I just ran my two teen g-kids through the test... then turned the calendar waaaay back and included myself at that age and am not sure any can be considered completely judgement pure... there's a weak spot that can be manipulated in the strongest of them. That said... ya still have to trust.

Lynnea said...

I think you took a great approach. Though you trust your gut, it never hurts to consult with Hubby first. That Dad is amazing! Isn't it reassuring when you get to validate that your gut was right?

Unknown said...

Good call. When I think back to my Freshman year... *shudder*

meno said...

antonia, that is our yard. When we remodeled several years ago, we put this stuff called "eco-turf" in instead of grass. It's full of clover and yarrow and these lovely english daisies.

kj, yeah, god knows i wasn't sound of judgment at 15. But Em looks up to Marisa, so i worry about that weak spot being manipulated.

hi maggie, He really is a thoughtful and considerate dad. He had other things to say too, which were equally perceptive and honest.

nancy, yeah, i was thinking about that too. I think i majored in THC that year.

Anonymous said...

Having been a kid living in the dorms at college...I completely agree with both of your judgements. It's no place for a 15 year old, no matter how mature she is or how immature her hostess may be. Just my humble opinion.

Anonymous said...

we went through this about 3 years ago, when Jess' friend moved down from Ohio to go to school in Greensboro. She stayed with us for a few weeks first, and while her mama and I were great friends, and I really liked the girl, she was just a little too far to the left for my daughter to stay with on a college campus.

Obviously neither of the girls was very happy about our decision, but they got over it, and have since drifted apart.

Sorry for the long comment, but your mama instinct is almost always right, and someday Em will have to face these decisions from the other side; then she'll understand.

Josephine said...

There are a lot of things you can do with a teenager. Understand them, be inspired by them, have fun watching them reel in their teenage angst...but from what I learned in raising one from 12-17, I can tell you that trusting them to make wise decisions when they are together?

Invariably, there will be boys around because the boys sniff them out.

So trust is always a mistake :)

Anonymous said...

We went through some situations like this when Max was 15/16. The best thing you can do is what you did: think about it long and hard, then level with your kid about your comfort level and set the limit. Max came to appreciate the limits we set, because he could see that they weren't knee-jerk, they were well thought out. Even if he disagreed, his displeasure was not extreme. And as you did, we always offered an alternative scenario. Well done.

peevish said...

Well done, indeed. I have 2 young daughters and am dreading these scenarios. And if they turn out to be anything like I was (scandalous & deceitful) we are in for a rough ride.
I also wanted to say that photo is beautiful! I wish it were my yard. Here in texas, it has been so hot and dry that most of my garden is parched earth.

Anonymous said...

Yes well done. And bravo to the dad who is not harboring any delusions about his child.

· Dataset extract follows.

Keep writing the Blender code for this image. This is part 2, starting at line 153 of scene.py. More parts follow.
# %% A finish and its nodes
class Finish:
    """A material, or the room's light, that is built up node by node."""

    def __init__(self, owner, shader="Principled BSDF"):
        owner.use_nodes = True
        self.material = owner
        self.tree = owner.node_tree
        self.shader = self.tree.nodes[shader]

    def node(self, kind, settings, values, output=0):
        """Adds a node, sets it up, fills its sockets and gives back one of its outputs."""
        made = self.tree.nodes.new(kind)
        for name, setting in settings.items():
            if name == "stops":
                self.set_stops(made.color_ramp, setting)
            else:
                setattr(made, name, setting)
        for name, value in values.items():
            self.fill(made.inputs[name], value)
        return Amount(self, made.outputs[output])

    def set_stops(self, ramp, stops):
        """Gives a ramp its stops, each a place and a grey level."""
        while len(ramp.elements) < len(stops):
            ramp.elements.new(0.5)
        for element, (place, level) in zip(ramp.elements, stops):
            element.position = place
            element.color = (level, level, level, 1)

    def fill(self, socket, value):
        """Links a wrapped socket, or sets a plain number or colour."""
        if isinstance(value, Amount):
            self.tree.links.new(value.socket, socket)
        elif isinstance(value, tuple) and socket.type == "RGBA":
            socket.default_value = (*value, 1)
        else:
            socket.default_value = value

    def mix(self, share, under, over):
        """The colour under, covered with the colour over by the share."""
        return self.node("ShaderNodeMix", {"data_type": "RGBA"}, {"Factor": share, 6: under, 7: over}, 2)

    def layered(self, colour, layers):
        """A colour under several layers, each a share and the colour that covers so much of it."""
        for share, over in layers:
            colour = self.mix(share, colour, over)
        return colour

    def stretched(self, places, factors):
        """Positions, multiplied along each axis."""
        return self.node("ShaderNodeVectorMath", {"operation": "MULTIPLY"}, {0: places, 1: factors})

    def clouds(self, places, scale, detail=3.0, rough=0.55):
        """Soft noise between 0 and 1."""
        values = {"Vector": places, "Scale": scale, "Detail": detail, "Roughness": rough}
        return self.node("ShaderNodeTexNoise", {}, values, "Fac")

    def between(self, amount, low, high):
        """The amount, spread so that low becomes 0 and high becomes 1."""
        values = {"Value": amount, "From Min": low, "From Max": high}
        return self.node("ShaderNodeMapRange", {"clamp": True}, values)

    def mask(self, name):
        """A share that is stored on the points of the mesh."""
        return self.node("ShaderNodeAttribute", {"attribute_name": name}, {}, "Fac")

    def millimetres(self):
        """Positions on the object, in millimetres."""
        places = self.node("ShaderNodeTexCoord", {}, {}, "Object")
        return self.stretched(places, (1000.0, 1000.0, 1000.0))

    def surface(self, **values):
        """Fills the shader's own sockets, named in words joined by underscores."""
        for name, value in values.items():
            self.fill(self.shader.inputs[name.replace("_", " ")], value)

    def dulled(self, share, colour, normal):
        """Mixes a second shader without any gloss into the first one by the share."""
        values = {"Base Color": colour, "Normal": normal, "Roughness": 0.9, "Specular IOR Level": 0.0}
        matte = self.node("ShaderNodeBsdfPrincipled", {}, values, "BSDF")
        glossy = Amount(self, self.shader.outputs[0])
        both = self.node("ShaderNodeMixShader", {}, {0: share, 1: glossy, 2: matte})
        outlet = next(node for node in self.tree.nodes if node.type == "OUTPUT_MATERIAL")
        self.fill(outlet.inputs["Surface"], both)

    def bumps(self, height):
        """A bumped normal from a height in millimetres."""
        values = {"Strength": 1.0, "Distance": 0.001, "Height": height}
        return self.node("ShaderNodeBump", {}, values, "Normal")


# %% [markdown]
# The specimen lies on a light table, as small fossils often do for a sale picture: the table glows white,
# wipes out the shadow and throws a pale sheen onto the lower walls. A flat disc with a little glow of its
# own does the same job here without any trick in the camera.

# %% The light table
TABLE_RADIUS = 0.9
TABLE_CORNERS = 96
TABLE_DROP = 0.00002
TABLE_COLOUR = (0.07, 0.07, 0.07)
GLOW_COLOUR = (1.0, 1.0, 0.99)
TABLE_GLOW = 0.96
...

I It's hard to make unpopular decisions and risk your child disliking you but they're going to have plenty of friends, and need me to be the parent.


urban-urchin (stupid beta blogger)

Bobealia... said...

Go-Dad.

Also, truly, there would be no reason that they would need to stay at the small, cramped, noisy dorms other than to have sex and/or drink.

I remember being 15.

meno said...

hi friend, my humble opinion too, obviously. Thanks for coming by.

holly, this is a no apology zone, didn't you see the sign? Anyway, your comment wasn't really very long, and i appreciate the understanding.

josephine, you know in some ways it's not really about trust, it's that they can't really think through the ramifications of their decisions. "I know, let's walk to the McDonalds that's a mile away at 2 in the morning! That's a good idea!" I mean, that's what we used to do.

marian, thanks for the understanding. It's always helpful to have input from those who have ventured into this arena before me. Em didn't really make much more than a token fuss, she knew that when i said no way, that i meant it.

lisa, Em is a lot like me, and so i know the kinds of things that she might try and pull, because i did them and my parents weren't paying attention, but i am! Thanks for the photo compliment, they are the cutest flowers. I'm always sorry when the lawn gets mowed and they disappear, but they are back within a day or so.

urban-urchin, so it's still not safe to go into the beta waters? Yep, i ain't her buddy, and she appreciates that on some level.

hi bo, i remember it too, and although i wasn't having sex at that age (icky!) i was drinkin' and smokin'.

Carolie said...

Good for you, and for Marisa's dad! I was a pretty straight arrow (read: boring!) but even at that I was pretty judgement free as a freshman. My little brother used to come visit me at college, and it certainly wasn't because he craved my company...it was for the parties and lack of parental oversight!

Freedom + youth + a need to show off for one's younger friend = a recipe for disaster.

Imez said...

oooo, tough.

You know, I stayed with my sister in her dorms when I was 13...no...that's different. She had an unspoken responsibility to look out for me.

When will you let Em go? 16? 17? If she proves herself somehow?

meno said...

carolie, yes, that is true. I went and stayed w/my brother when he first went to college. Man was i in over my head.

esereth, nothing really for Em to prove. She will be off herself in a dorm in less than 2 years, i just want to keep her as safe as possible until then.

Teri M. said...

My daughter has much older friends as well (they're neighbors and she's grown up with one, which makes them hard to avoid), so I'm dealing with some of the problems that come with that. Luckily they're not juvenile deliquents, but it got her introduced to the "emo" scene, which I could have SO lived without.